» **WORK TO DO**
Return, exactly as written, the run of lines that begins at the line containing "before = set(bpy.data.objects)" and ends at the line containing "LATTICE = 256". Nothing outside that run belongs in the answer.

» **SUPPLIED MATERIAL**

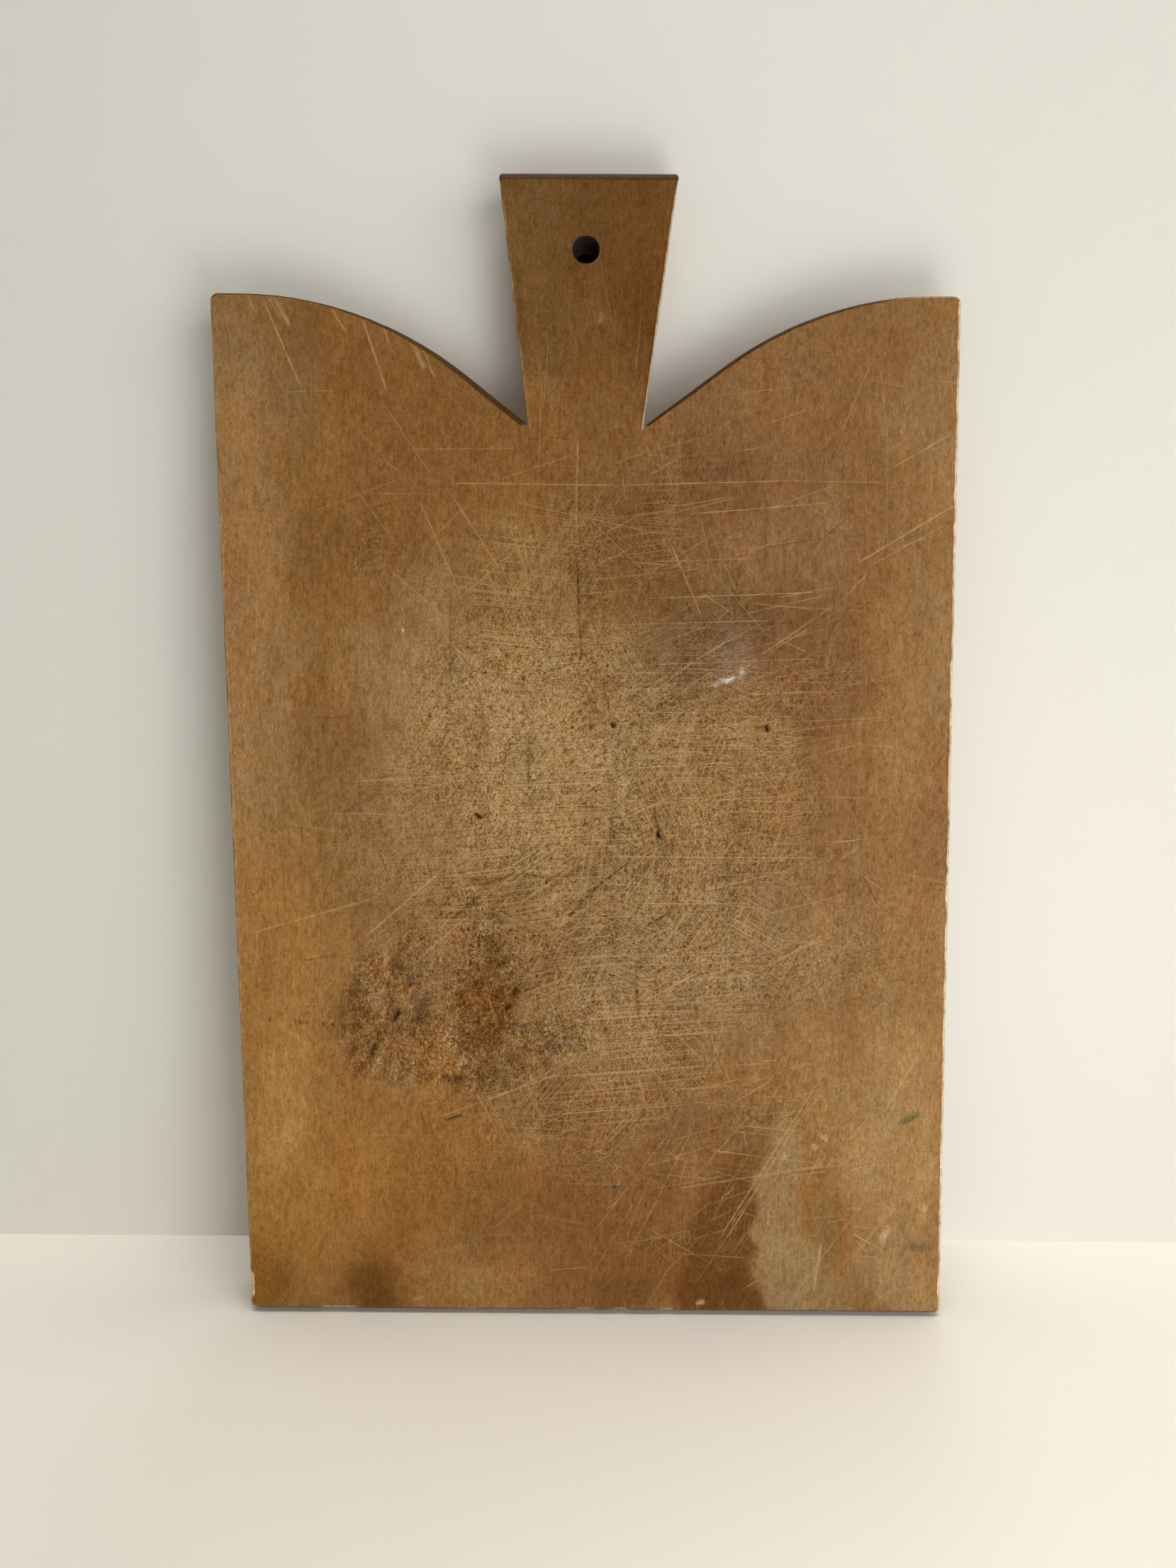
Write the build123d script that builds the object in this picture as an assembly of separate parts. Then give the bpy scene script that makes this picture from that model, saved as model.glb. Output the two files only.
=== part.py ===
from build123d import *
from math import cos, radians, tan
import os

# A handled wooden cutting board: one plank, sawn to a rectangular body with two curved
# shoulders and a flared handle, and drilled through the handle so that it can be hung up.
# It stands upright on its bottom edge. X runs across the board, Y through its thickness
# and Z up to the handle. The origin is on the bottom edge, in the middle of the thickness.

# Body. The two sides are parallel, but the ends were sawn a little out of square to them.
body_width = 300.0
body_height = 427.0
thickness = 20.0
side_lean = 6.4  # how far left of its foot each side ends at the shoulder

# Handle. Distances to its left and right are from the board's leaning centreline.
handle_rise = 47.0  # from the shoulder tops up to the handle's end
handle_end_left = 34.0
handle_end_right = 37.8

# Shoulders. Each runs level from the side, bends down in an arc, and then falls in a straight
# line to the notch beside the handle. The slope is where the arc hands over to the line.
shoulder_level = 11.0
left_slope = radians(38.5)
left_notch = (23.9, 50.3)  # distance from the centreline, depth below the shoulder top
right_slope = radians(36.0)
right_notch = (22.9, 51.2)

# Hanging hole.
hole_radius = 5.0
hole_height = 444.0
hole_offset = 0.5  # to the right of the centreline

# Corners and edges, eased by hand.
body_corner_radius = 3.0
foot_corner_radius = 2.0
handle_corner_radius = 1.5
edge_ease = 1.0
handle_end_bevel = 3.5  # on the front only


def at(across, height):
    """The point this far right of the leaning centreline and this high above the bottom edge."""
    return (across + side_lean * (0.5 - height / body_height), height)


def shoulder(side, notch, slope):
    """The outline from a body corner to the notch; side is -1 for the left and 1 for the right."""
    notch_across, notch_depth = notch
    arc_start = body_width / 2 - shoulder_level
    run = arc_start - notch_across
    radius = (run * tan(slope) - notch_depth) / (1 / cos(slope) - 1)
    half_angle_rise = radius * (1 - cos(slope))
    arc_end = notch_across + (notch_depth - half_angle_rise) / tan(slope)
    corner = at(side * body_width / 2, body_height)
    level_end = at(side * arc_start, body_height)
    line_start = at(side * arc_end, body_height - half_angle_rise)
    notch_point = at(side * notch_across, body_height - notch_depth)
    return [
        Line(corner, level_end),
        RadiusArc(level_end, line_start, -side * radius),
        Line(line_start, notch_point),
    ]


def board_face():
    """The board's outline as a flat face, before its corners are eased."""
    left = shoulder(-1, left_notch, left_slope)
    right = shoulder(1, right_notch, right_slope)
    foot_left = at(-body_width / 2, 0)
    foot_right = at(body_width / 2, 0)
    end_height = body_height + handle_rise
    end_left = at(-handle_end_left, end_height)
    end_right = at(handle_end_right, end_height)
    handle = Polyline(left[-1] @ 1, end_left, end_right, right[-1] @ 1)
    body = Polyline(left[0] @ 0, foot_left, foot_right, right[0] @ 0)
    return make_face(left + right + [handle, body])


def eased(face):
    """The face with its body, foot and handle corners rounded."""
    corners = face.vertices().sort_by(Axis.Y)
    face = fillet(corners[:2], foot_corner_radius)
    side_corners = face.vertices().filter_by(lambda v: abs(v.Y - body_height) < edge_ease)
    outer_corners = side_corners.sort_by(lambda v: -abs(v.X))[:2]
    face = fillet(outer_corners, body_corner_radius)
    handle_corners = face.vertices().sort_by(Axis.Y)[-2:]
    return fillet(handle_corners, handle_corner_radius)


def end_bevel():
    """The wedge that the bevel takes off the front of the handle's end."""
    front = -thickness / 2
    end_height = body_height + handle_rise
    section = Polyline(
        (front, end_height - handle_end_bevel),
        (front + handle_end_bevel, end_height),
        (front, end_height),
        close=True,
    )
    return extrude(Plane.YZ * make_face(section), amount=body_width / 2, both=True)


def make_plank():
    """The whole board, grain running up it, from one piece of wood."""
    outline = eased(board_face())
    plank = extrude(Plane.XZ * outline, amount=thickness / 2, both=True)
    plank -= end_bevel()
    front = plank.faces().sort_by(Axis.Y)[0]
    back = plank.faces().sort_by(Axis.Y)[-1]
    plank = chamfer(front.edges() + back.edges(), edge_ease)
    hole_x, hole_z = at(hole_offset, hole_height)
    hole = Cylinder(hole_radius, 2 * thickness, rotation=(90, 0, 0))
    return plank - Pos(hole_x, 0, hole_z) * hole


os.makedirs("parts", exist_ok=True)
export_step(make_plank(), "parts/plank.step")
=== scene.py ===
import functools
import math
from collections import namedtuple

import bmesh
import bpy
import numpy as np
from mathutils import Matrix, Vector
from mathutils.geometry import delaunay_2d_cdt


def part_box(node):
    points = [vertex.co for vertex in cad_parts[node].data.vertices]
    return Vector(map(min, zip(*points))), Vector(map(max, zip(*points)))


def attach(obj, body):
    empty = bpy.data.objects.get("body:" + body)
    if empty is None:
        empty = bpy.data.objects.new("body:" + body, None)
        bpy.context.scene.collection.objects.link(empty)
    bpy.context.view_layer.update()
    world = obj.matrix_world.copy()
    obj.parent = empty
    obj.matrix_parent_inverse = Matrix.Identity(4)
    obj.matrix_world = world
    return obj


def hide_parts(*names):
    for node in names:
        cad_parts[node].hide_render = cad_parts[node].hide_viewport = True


# An old handled cutting board: one plank, hollowed, scored and stained by years of knives.
# Sizes are in millimetres until the mesh is made. Points on the board are (x, z): x across it,
# z up it. The front is the cutting face, towards -Y.

MM = 0.001
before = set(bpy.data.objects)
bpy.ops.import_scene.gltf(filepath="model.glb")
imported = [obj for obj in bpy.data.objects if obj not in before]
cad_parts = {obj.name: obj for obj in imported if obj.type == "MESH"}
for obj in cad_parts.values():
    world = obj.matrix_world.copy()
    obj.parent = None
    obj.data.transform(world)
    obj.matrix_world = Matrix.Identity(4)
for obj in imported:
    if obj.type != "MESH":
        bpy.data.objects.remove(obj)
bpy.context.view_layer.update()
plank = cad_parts["plank"]
low, high = (np.array(corner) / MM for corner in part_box("plank"))
TOP = high[2]
HALF_THICKNESS = high[1]


# ---------------- noise and small helpers

LATTICE = 256


def noise(points, size, seed):
    """Smooth noise from -1 to 1 at each point; size is one feature's width, or its (width, height)."""
    lattice = np.random.default_rng(seed).uniform(-1, 1, (LATTICE, LATTICE))
    place = points / np.asarray(size, float)
    cell = np.floor(place).astype(int)
    part = place - cell
    part = part * part * (3 - 2 * part)
    i, j = cell[:, 0] % LATTICE, cell[:, 1] % LATTICE
    i_next, j_next = (i + 1) % LATTICE, (j + 1) % LATTICE
    below = lattice[i, j] * (1 - part[:, 0]) + lattice[i_next, j] * part[:, 0]
    above = lattice[i, j_next] * (1 - part[:, 0]) + lattice[i_next, j_next] * part[:, 0]
    return below * (1 - part[:, 1]) + above * part[:, 1]


def rough_noise(points, size, seed, octaves=3, fade=0.5):
    """Noise with finer noise added to it, each layer half the size and fade times as strong as the last."""
    size = np.asarray(size, float)
    layers = [noise(points, size / 2**k, seed + k) * fade**k for k in range(octaves)]
    return sum(layers) / 1.5


def step_up(value, low, high):
    """0 below low, 1 above high, and a smooth rise between."""
    t = np.clip((value - low) / (high - low), 0, 1)
    return t * t * (3 - 2 * t)


def turned(points, degrees):
    """The points in axes turned this far to the left."""
    angle = math.radians(degrees)
    across = points[:, 0] * math.cos(angle) + points[:, 1] * math.sin(angle)
    along = points[:, 1] * math.cos(angle) - points[:, 0] * math.sin(angle)
    return np.stack([across, along], axis=1)


def oval(points, x, z, half_width, half_height, tilt=0.0):
    """Distance of each point from an oval's centre: 1 on its rim. Tilt, in degrees, leans its top left."""
    across, along = turned(points - (x, z), tilt).T
    return np.hypot(across / half_width, along / half_height)


def wander(points, size, seed_x, seed_z, octaves):
    """A smooth random shift for each point."""
    return np.stack([rough_noise(points, size, seed, octaves) for seed in (seed_x, seed_z)], axis=1)


# ---------------- the outline, from the frame


SAME_PLACE = 1e-6  # metres; points closer than this are one


def cross_section(node):
    """A CAD node's outlines at mid-thickness, as arrays of (x, z), the longest first."""
    bm = bmesh.new()
    bm.from_mesh(node.data)
    bmesh.ops.remove_doubles(bm, verts=bm.verts, dist=SAME_PLACE)
    everything = bm.verts[:] + bm.edges[:] + bm.faces[:]
    cut = bmesh.ops.bisect_plane(bm, geom=everything, plane_co=(0, 0, 0), plane_no=(0, 1, 0))
    edges = {e for e in cut["geom_cut"] if isinstance(e, bmesh.types.BMEdge)}
    loops = []
    while edges:
        edge = edges.pop()
        first, vert = edge.verts
        loop = [first]
        while vert is not first:
            loop.append(vert)
            edge = next(e for e in vert.link_edges if e in edges)
            edges.discard(edge)
            vert = edge.other_vert(vert)
        loops.append(np.array([(v.co.x / MM, v.co.z / MM) for v in loop]))
    bm.free()
    return sorted((in_order(loop) for loop in loops), key=len_of, reverse=True)


def len_of(loop):
    """The length around a loop."""
    return np.linalg.norm(np.roll(loop, -1, axis=0) - loop, axis=1).sum()


SLANT = 0.3  # how much being further left counts, against being lower


def in_order(loop):
    """The loop counter-clockwise, from its point that lies furthest down and to the left."""
    following = np.roll(loop, -1, axis=0)
    area = (loop[:, 0] * following[:, 1] - following[:, 0] * loop[:, 1]).sum()
    loop = loop if area > 0 else loop[::-1]
    return np.roll(loop, -np.argmin(loop @ (SLANT, 1.0)), axis=0)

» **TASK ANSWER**
before = set(bpy.data.objects)
bpy.ops.import_scene.gltf(filepath="model.glb")
imported = [obj for obj in bpy.data.objects if obj not in before]
cad_parts = {obj.name: obj for obj in imported if obj.type == "MESH"}
for obj in cad_parts.values():
    world = obj.matrix_world.copy()
    obj.parent = None
    obj.data.transform(world)
    obj.matrix_world = Matrix.Identity(4)
for obj in imported:
    if obj.type != "MESH":
        bpy.data.objects.remove(obj)
bpy.context.view_layer.update()
plank = cad_parts["plank"]
low, high = (np.array(corner) / MM for corner in part_box("plank"))
TOP = high[2]
HALF_THICKNESS = high[1]


# ---------------- noise and small helpers

LATTICE = 256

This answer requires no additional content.